Her mica-dark eyes went wide as if she hadn’t expected to win this fight. “Well, then,” she said, moving over to the hotel-room’s couch and sitting with arms crossed in front of her chest, “go ahead.”

Oppie nodded. “Give me a minute. I’m going to need a drink, too.”

Three martinis later, she knew everything he did. He’d paced and smoked while telling her; she’d been on the couch the whole time, letting him refill glasses as necessary.

“And this is what you want to devote years to?” she asked. “Some fool’s errand? How can you possibly succeed?”

Oppie finally sat down on the sofa, but there was a distance between them. “I don’t know. I have no idea. But it’s a sweet problem, isn’t it? If there were a straightforward solution, it ...”
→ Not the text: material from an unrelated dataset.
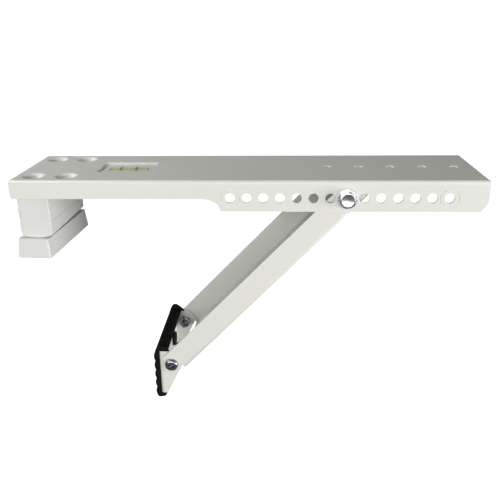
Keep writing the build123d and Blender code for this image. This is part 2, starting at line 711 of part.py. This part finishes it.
with BuildPart() as foot_pad:
    with BuildSketch(Plane.XZ):
        add(pad_section(0))
        make_face()
    extrude(amount=ear_half, both=True)
    # hooks behind the web's two edges
    with BuildSketch(Plane.XZ):
        with BuildLine():
            Polyline((inside_x, over_z), (lip_x, over_z), (inside_x, bracket_top - pad_lip_drop),
                     close=True)
        make_face()
        with BuildLine():
            hook_top = (inside_x, bracket_bottom + pad_toe_rise)
            Polyline(hook_top, (inside_x, under_z), (toe_x, under_z))
            ThreePointArc((toe_x, under_z), (toe_x, bracket_bottom + pad_toe_rise / 2), hook_top)
        make_face()
    extrude(amount=ear_inner - pad_end_gap, both=True)
    # rims over the upper edge's two ends
    for outer_y, proud, width in ((-ear_half, near_rim, near_rim_width),
                                  (ear_half, far_rim, -far_rim_width)):
        with BuildSketch(Plane.XZ.offset(-outer_y)):
            add(pad_section(proud))
            make_face()
            with Locations((web_x, bracket_top - rim_skirt)):
                Rectangle(ear_below, 2 * ear_below, align=(Align.CENTER, Align.MAX),
                          mode=Mode.SUBTRACT)
        extrude(amount=-width)
    # plugs through the web, with a wider button inside
    with BuildSketch(Plane.YZ.offset(web_x - pad_thick / 2)):
        with Locations((0, pad_mid_z)):
            with GridLocations(plug_spacing, 0, 2, 1):
                Circle(plug_neck)
    extrude(amount=pad_thick / 2 + bracket_sheet + plug_height / 2)
    with BuildSketch(Plane.YZ.offset(web_in_x + pad_gap)):
        with Locations((0, pad_mid_z)):
            with GridLocations(plug_spacing, 0, 2, 1):
                Circle(plug_radius)
    extrude(amount=plug_height, taper=plug_taper)
foot_pad.part.label = "foot_pad"
export_step(foot_pad.part, "parts/foot_pad.step")

# ======== foot screws ========
for side, name in ((-1, "near"), (1, "far")):
    with BuildPart() as foot_screw:
        with BuildSketch(across(screw_x, side * strut_half, screw_z, side)):
            Circle(screw_head_radius)
        extrude(amount=screw_head_height)
        outer_rim = foot_screw.faces().sort_by(Axis.Y)[0 if side < 0 else -1].edges()
        fillet(outer_rim, radius=screw_head_round)
        with BuildSketch(across(screw_x, side * strut_half, screw_z, -side)):
            Circle(screw_radius)
        extrude(amount=screw_length)
        # cross recess
        recess = across(screw_x, side * (strut_half + screw_head_height), screw_z, -side)
        with BuildSketch(recess):
            Rectangle(recess_length, recess_width, rotation=recess_turn)
            Rectangle(recess_width, recess_length, rotation=recess_turn)
        extrude(amount=recess_depth, taper=recess_taper, mode=Mode.SUBTRACT)
    foot_screw.part.label = f"foot_screw_{name}"
    export_step(foot_screw.part, f"parts/foot_screw_{name}.step")

    washer_face = across(screw_x, side * ear_inner, screw_z, -side)
    washer = ring(washer_face, screw_washer_radius, screw_radius + hole_gap, screw_washer_thick)
    washer.label = f"foot_washer_{name}"
    export_step(washer, f"parts/foot_washer_{name}.step")

    with BuildPart() as foot_nut:
        with BuildSketch(across(screw_x, side * (ear_inner - screw_washer_thick), screw_z, -side)):
            RegularPolygon(screw_nut_flats / 2, 6, major_radius=False, rotation=screw_nut_turn)
            Circle(screw_radius + thread_gap, mode=Mode.SUBTRACT)
        extrude(amount=screw_nut_height)
    foot_nut.part.label = f"foot_nut_{name}"
    export_step(foot_nut.part, f"parts/foot_nut_{name}.step")
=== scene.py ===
"""Looks of the window air-conditioner support bracket: materials, edges, threads, light and camera.

Lengths are in metres in the CAD frame: +X to the outdoor end, +Y to the far side, +Z up, and the
origin in the middle of the deck's top face.
"""
import json
import math

import bmesh
import bpy
from mathutils import Matrix, Vector


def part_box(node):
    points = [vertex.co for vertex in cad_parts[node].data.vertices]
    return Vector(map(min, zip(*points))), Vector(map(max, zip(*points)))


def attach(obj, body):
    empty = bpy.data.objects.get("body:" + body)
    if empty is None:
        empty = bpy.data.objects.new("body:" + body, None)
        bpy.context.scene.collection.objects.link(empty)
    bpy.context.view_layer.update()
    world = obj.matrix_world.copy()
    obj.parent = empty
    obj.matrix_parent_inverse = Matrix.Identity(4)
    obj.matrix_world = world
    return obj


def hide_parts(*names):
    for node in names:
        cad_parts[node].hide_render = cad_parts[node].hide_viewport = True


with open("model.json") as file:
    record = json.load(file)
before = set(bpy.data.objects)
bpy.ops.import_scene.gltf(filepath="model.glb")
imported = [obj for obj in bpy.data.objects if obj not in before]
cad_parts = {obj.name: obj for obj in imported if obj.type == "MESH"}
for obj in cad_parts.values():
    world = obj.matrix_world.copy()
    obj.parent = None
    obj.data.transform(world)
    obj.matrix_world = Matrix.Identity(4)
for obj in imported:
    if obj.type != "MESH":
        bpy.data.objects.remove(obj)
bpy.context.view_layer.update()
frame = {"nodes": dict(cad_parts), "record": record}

NODES = frame["nodes"]
MM = 0.001

# ---- camera ----
CAMERA_AT = (0.0292, -0.5483, 0.1296)
CAMERA_YAW = math.radians(-2.96)       # to the left of straight ahead
CAMERA_PITCH = math.radians(20.93)     # downwards
CAMERA_ROLL = math.radians(-0.76)
CAMERA_LENS = 44.56                    # mm, on a 36 mm sensor

# ---- stage ----
FLOOR_Z = -0.75
FLOOR_RADIUS = 5.0
WALL_RADIUS = 8.0
WALL_HEIGHT = 4.5                      # wall's top above the floor
FLOOR_RINGS = (0.0, 0.2, 0.5, 1.0)     # rings in the flat floor, as shares of its radius
BEND_STEPS = 12
FLOOR_STEPS = 96

# ---- light: place, target, width, height in metres, and power in watts ----
LAMPS = {
    "key": ((-0.5, -2.2, 0.35), (-0.02, 0, -0.06), 1.8, 1.1, 28),
    "front": ((0.9, -2.2, -0.15), (0, 0, -0.06), 1.4, 1.0, 8.5),
    "side": ((2.2, -0.7, -0.1), (0, 0, -0.08), 1.0, 1.0, 40),
    "top": ((-0.85, -0.05, 0.62), (-0.12, 0, 0), 0.6, 0.6, 6.0),
}
WORLD_COLOUR = (1, 1, 0.985, 1)
WORLD_STRENGTH = 0.128

# ---- fasteners ----
AROUND = 48                            # steps round a turned piece
THREAD_STEPS = 7                       # rings in one turn of a thread
BOLT_RADIUS = 4.0 * MM                 # M8
BOLT_PITCH = 1.25 * MM
BOLT_FLATS = 13.0 * MM
BOLT_THREAD = 62.0 * MM                # threaded length
BOLT_HEAD_TURN = math.radians(18)
SCREW_RADIUS = 3.0 * MM                # M6
SCREW_PITCH = 1.0 * MM
SCREW_NUT_FLATS = 10.0 * MM
SCREW_NUT_TURN = math.radians(12)
SCREW_THREAD_PITCH = 0.9 * SCREW_PITCH  # drawn a little finer, so the short end shows its turns
THREAD_DEPTH = 0.5                     # as a share of the pitch
THREAD_FLANK = 1.3                     # above 1 the roots are narrower than the crests
CROWN_SHARE = 0.475                    # radius of a chamfer's circle, as a share of the flats
NUT_CHAMFER = 0.6                      # drop of a nut's chamfer, per unit of radius

# ---- pivot bolt's head and tip ----
HEAD_FACE = 0.4 * MM                   # washer face under the head
HEAD_RIM = 0.15 * MM
HEAD_DISH = ((4.9 * MM, 0.0), (4.4 * MM, 0.22 * MM), (0.0, 0.26 * MM))  # radius, depth
BOLT_END = 0.8 * MM                    # pointed end of the thread
BOLT_END_STEP = 0.2 * MM

# ---- lock nut's crown ----
INSERT_RADIUS = 5.25 * MM
INSERT_SHOULDER = 0.3 * MM             # hexagon stops this far below the insert
CROWN_ROUND = 0.7 * MM                 # how far the rolled crown leans in
CROWN_RISE = 0.9 * MM
CROWN_STEPS = 4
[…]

He stopped himself, realizing he was echoing what Edward Teller had said back in the summer of ’42 at that first meeting of the Luminaries: “An atomic-fission bomb,” he’d announced, “is straightforward; your grad students could make one. But a bomb based on nuclear fusion? That is a challenge worthy of us.”

But no. Building a fusion bomb wasn’t worthy then and it wasn’t now. But this—this!—was. Rabi had said years ago that he didn’t want the culmination of three centuries of physics to be a bomb. But outwitting the sun, outwitting nature, outwitting God himself, surely that was fitting. He lifted his shoulders slightly. “I’m going to do this.”

“But why?”

“‘O Arjuna, perform your duty with equipoise. The sacrifice made as a matter of duty by those who desire no reward is of the nature of goodness.’”

“The fucking Gita, again? Robert, we’re talking about your—our—future.”

He looked up. “Yes. Yes, we are. And our son’s, and our daughter’s, and their children’s, too.”

Kitty seemed to consider this and, when she spoke again, her voice was calmer. “True. And ... and maybe I ...”

She said nothing more, but Oppie could read it in her face: Maybe I do owe them something. She couldn’t give Peter or Toni love or affection—neither could he, really—but she could help give them a future. “All right,” she said. “I’m in.”

Oppie was surprised at how good this felt. “Excellent. And, I promise, you will fully participate.”

Kitty took a sip of her drink and stared out the hotel room’s window at a chiaroscuro Manhattan. But when she turned her eyes back to Oppie she startled him; she’d obviously been recalling the same night at the movies he’d been thinking about a while ago. “Louie,” she said, “I think this is the beginning of a beautiful friendship.”